Not-for-profit public benefit corporation operating in southeastern California

Inland Regional Center (IRC), formally Inland Counties Regional Center, Inc., is a government-funded not-for-profit public benefit corporation that provides services and programs to more than 33,000 people with developmental disabilities and their families in California's San Bernardino and Riverside Counties. Its headquarters, which include a conference center, are located in San Bernardino; the center also operates a branch office in Riverside. The center is part of a statewide network of regional centers established by the state of California to provide these services under the Lanterman Developmental Disabilities Act.

==History==

IRC was incorporated in 1971 and opened in February 1972 as the thirteenth of what became 21 such California centers established by the Lanterman Developmental Disabilities Act and contracted by the California Department of Developmental Services.

IRC also operated the San Gabriel-Pomona Regional Center from July 1985 to June 1986. In 1990, services for Inyo and Mono counties were switched from Inland Regional Center to Kern Regional Center in Bakersfield. In 1996, the center opened its current headquarters in San Bernardino.

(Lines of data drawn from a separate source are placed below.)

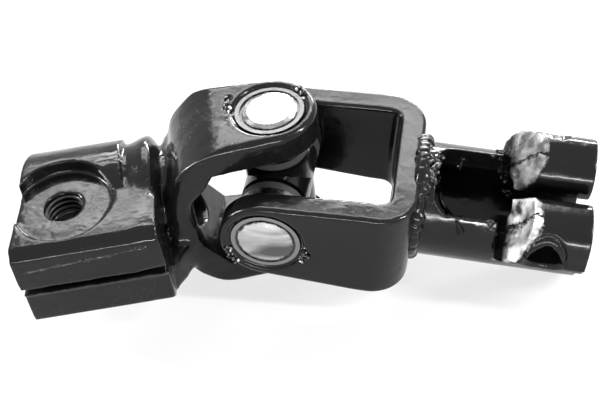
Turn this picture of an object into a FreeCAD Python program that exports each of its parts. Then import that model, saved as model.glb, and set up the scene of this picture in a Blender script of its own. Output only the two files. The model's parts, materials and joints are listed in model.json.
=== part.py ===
import FreeCAD, Part
import math
import os
import Sketcher

# Steering column joint: a forged clamp yoke and a plate fork with a welded clamp sleeve,
# hinged to each other through a four-trunnion cross in needle roller cups.
# Each yoke is drawn in its own frame: the origin at the centre of the cross, X along the
# shaft towards the right, Z along the yoke's own pin axis.

SIZES = [
    # the cross and its bearings
    ("face_reach", 21.2, "centre of the cross to the outer face of a cup"),
    ("cup_radius", 8.0, "outer radius of a bearing cup"),
    ("cup_mouth", 11.6, "centre of the cross to the open end of a cup"),
    ("cup_wall", 1.2, "wall of a bearing cup"),
    ("cup_floor", 1.7, "thickness of the closed end of a cup"),
    ("dome_radius", 6.4, "radius of the bright dome on the closed end"),
    ("dome_rise", 0.5, "height of the dome at its middle"),
    ("dome_groove", 0.6, "width of the ring groove round the dome"),
    ("groove_depth", 0.45, "depth of the ring groove round the dome"),
    ("roller_radius", 1.0, "radius of a needle roller"),
    ("roller_room", 1.27, "free length between the rollers and the seal"),
    ("roller_count", 17, "needle rollers in a cup"),
    ("running_gap", 0.03, "radial clearance of the rollers on both sides"),
    ("pad_thickness", 0.8, "thickness of the thrust pin's head"),
    ("pad_radius", 3.6, "radius of the thrust pin's head"),
    ("stem_radius", 1.9, "radius of the thrust pin's stem"),
    ("stem_length", 5.0, "length of the thrust pin's stem"),
    ("stem_gap", 0.05, "clearance of the stem in the trunnion"),
    ("thrust_gap", 0.1, "end clearance between thrust pin and cup"),
    ("seal_radius", 7.9, "outer radius of a lip seal"),
    ("seal_height", 2.6, "height of a lip seal"),
    ("seal_gap", 0.3, "clearance between a lip seal and the cross"),
    ("shoulder_radius", 7.9, "radius of the cross below the seals"),
    # the ears of both yokes
    ("ear_rim", 0.5, "height of the ear's face above the cup"),
    ("ear_radius", 10.9, "radius of an ear's round end"),
    ("staking_radius", 9.0, "radius of the shallow recess round a cup"),
    ("staking_depth", 0.7, "depth of the shallow recess round a cup"),
    # the left yoke
    ("arm_thickness", 7.2, "thickness of a left arm at the ear"),
    ("throat_reach", 21.0, "centre of the cross to the bottom of the left fork"),
    ("throat_round", 6.0, "rounding of the left fork's throat"),
    ("shoulder_reach", 15.0, "centre of the cross to where the arm bends in"),
    ("shoulder_round", 12.0, "outer rounding of the left arms"),
    ("root_reach", 29.5, "centre of the cross to the root of the left fork"),
    ("root_width", 12.5, "half width of the left fork's root"),
    ("arm_round", 1.5, "rounding of the left arms' edges"),
    ("waist_radius", 11.4, "radius of the waist between fork and hub"),
    ("hub_end", 61.6, "centre of the cross to the farthest edge of the left end"),
    ("end_skew", 4.4, "how far the sheared left end leans across the hub"),
    ("barrel_end", 37.0, "centre of the cross to the end of the hub's barrel"),
    ("barrel_radius", 15.0, "outer radius of the hub's barrel"),
    ("neck_radius", 13.6, "radius of the recessed neck behind the barrel"),
    ("collar_radius", 15.4, "radius of the raised collar behind the neck"),
    ("collar_width", 3.0, "width of the raised collar"),
    ("block_end", 31.0, "centre of the cross to the end of the pinch block"),
    ("block_reach", 24.4, "shaft axis to the outer side of the pinch block"),
    ("block_half", 12.5, "half height of the pinch block"),
    ("block_chamfer", 2.2, "chamfer along the pinch block"),
    ("gusset_run", 8.6, "how far the gusset runs from the block towards the arm"),
    ("gusset_height", 8.6, "height of the gusset"),
    ("ear_step", 0.9, "how far the lower half of the block stands back"),
    ("shaft_radius", 8.5, "radius of the bore for the steering shaft"),
    ("slot_width", 1.9, "width of the slot in the left hub"),
    ("bolt_offset", 10.2, "shaft axis to the axis of the left pinch bolt"),
    ("bolt_reach", 49.5, "centre of the cross to the axis of the left pinch bolt"),
    ("thread_radius", 4.4, "core radius of the tapped hole"),
    ("clear_radius", 5.3, "radius of the clearance hole"),
    ("spot_radius", 11.3, "radius of the spot face"),
    ("spot_depth", 1.0, "depth of the spot face below the block's top"),
    # the right fork
    ("plate", 6.0, "thickness of the right fork's plate"),
    ("web_reach", 27.0, "centre of the cross to the inner side of the web"),
    ("fork_half", 12.2, "half width of the right fork at the web"),
    ("plate_round", 0.9, "rounding of the plate's edges"),
    ("corner_round", 9.0, "outer rounding of the right fork's corners"),
    # the clamp sleeve
    ("sleeve_radius", 13.5, "outer radius of the sleeve"),
    ("sleeve_bore", 8.75, "radius of the sleeve's bore"),
    ("sleeve_end", 71.8, "centre of the cross to the right end"),
    ("sleeve_phase", 20.0, "turn of the clamp about the shaft axis"),
    ("window_gap", 3.5, "plate to the left end of the window"),
    ("window_end", 53.5, "centre of the cross to the right end of the window"),
    ("window_half", 8.4, "half width of the window"),
    ("window_round", 4.0, "rounding of the window's left corners"),
    ("window_floor", 3.5, "shaft axis to the lowest cut of the window"),
    ("lug_half", 16.4, "shaft axis plane to the outer side of a pinch ear"),
    ("lug_reach", 16.0, "shaft axis to the top of a pinch ear"),
    ("lug_round", 5.5, "rounding of a pinch ear's outer edge"),
    ("lug_start", 52.0, "centre of the cross to the slanted ends of the ears"),
    ("lug_slant", 7.0, "run of the slanted ends"),
    ("gap_width", 2.4, "width of the slot between the ears"),
    ("pinch_height", 10.6, "shaft axis to the axis of the right pinch bolt"),
    ("pinch_reach", 62.5, "centre of the cross to the right pinch bolt"),
    ("pinch_radius", 4.3, "radius of the right pinch bolt's hole"),
    ("bead_radius", 2.6, "radius of the weld bead"),
    # how the joint lies
    ("bend_left", -15.7, "turn of the cross in the left yoke"),
    ("bend_right", -8.8, "turn of the right fork on the cross"),
    ("lie_roll", -0.47, "roll of the left yoke as it lies"),
    ("lie_pitch", -1.67, "pitch of the left yoke as it lies"),
    ("lie_yaw", 8.32, "yaw of the left yoke as it lies"),
]

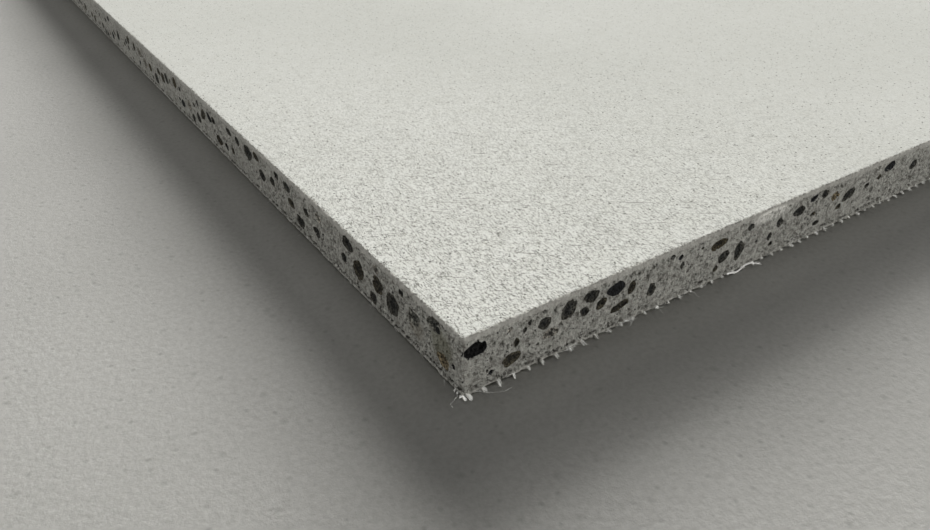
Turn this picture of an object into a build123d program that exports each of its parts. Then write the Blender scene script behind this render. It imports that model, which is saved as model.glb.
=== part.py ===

In 2010, the California Bureau of State Audits found Inland Regional Center had a "culture of employee intimidation" and concluded the center had violated part of its contract with the state. The audit raised questions about how it sets provider rates, handles property and manages its housing program. The state of California placed the agency on probation in January 2011 and ordered improvements. The auditors found the work environment fostered fear of retaliation for speaking out. Changes were made to policies, and communication measures increased, but some employees said that the work environment actually became worse. Lake Elsinore state Assemblyman Kevin Jeffries unsuccessfully introduced legislation to split the agency and increase transparency.

In 2012, the organization received $247 million from the Department of Developmental Services for delivering services. A rail station next to the center was planned to open in 2020 as part of the Arrow commuter rail service. However, as of November 2016, the station location is no longer planned to be adjacent to the center due to heightened security after the 2015 shooting.

===Terrorist attack===

On December 2, 2015, husband and wife Syed Rizwan Farook and Tashfeen Malik perpetrated a terrorist attack at the center, which consisted of a mass shooting and an attempted bombing and resulted in 14 dead and 22 injured. The shooters targeted an event for employees of the San Bernardino County Department of Public Health, held in an auditorium with about 80 people. The county had rented the conference center portion of the three building complex. The shooters fled in an SUV. The perpetrators were killed by police after gunfire was exchanged with the occupants of the SUV. Farook, who worked for the public health department as an environmental health inspector, had earlier attended the event.